The EPP is proposing a rather controversial view of the concept of copyright by asserting that the original spirit of copyright never intended to prevent somebody from copying a copyrighted work and giving it to a family member or close acquaintance. In pursuance of this assertion they are proposing the total abolition of any and all methods of digital rights management. While this would certainly be convenient from a consumer perspective, the impact this may have on markets remains a cause for consideration. It could also have dire implications for copyrighted materials on websites being infringed as people could theoretically be allowed to use copyrighted material for their websites as long as those websites are purely for personal use.

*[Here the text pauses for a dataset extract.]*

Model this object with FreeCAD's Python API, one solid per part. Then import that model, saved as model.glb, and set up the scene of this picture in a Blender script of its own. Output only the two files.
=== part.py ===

Also controversial is the EPP’s suggestion to have the term of protection of copyright be reduced from the ‘absurd’ current term of 70 years after the death of the author (though specific rules may apply in the case of certain works such as films) to a term of no longer than 20 years from the time of publication. These works would then have to have their copyright renewed every 5 years thereafter. It is argued that this would allow ‘orphaned’ works to re-enter the market in a more expedient manner. This might effectively require a paradigm shift from the current understanding of copyright requiring some form of body keeping track of active copyrights such as a registry. As matters stand, copyright exists automatically by operation of law and is not registered anywhere in the EU.

The arguments made in favour of these changes are that intellectual property laws are stifling the progress of technology and the arts along with the freedom to communicate through digital means. It also argues that artists are far from suffering even in a world where the current amount of digital sharing is possible. It also suggests new avenues of revenue that such artists and creators can exploit to compensate. If any of the suggestions in the proposal are accepted, it could mean there may be very big changes made to the existing paradigms of intellectual property law in the EU.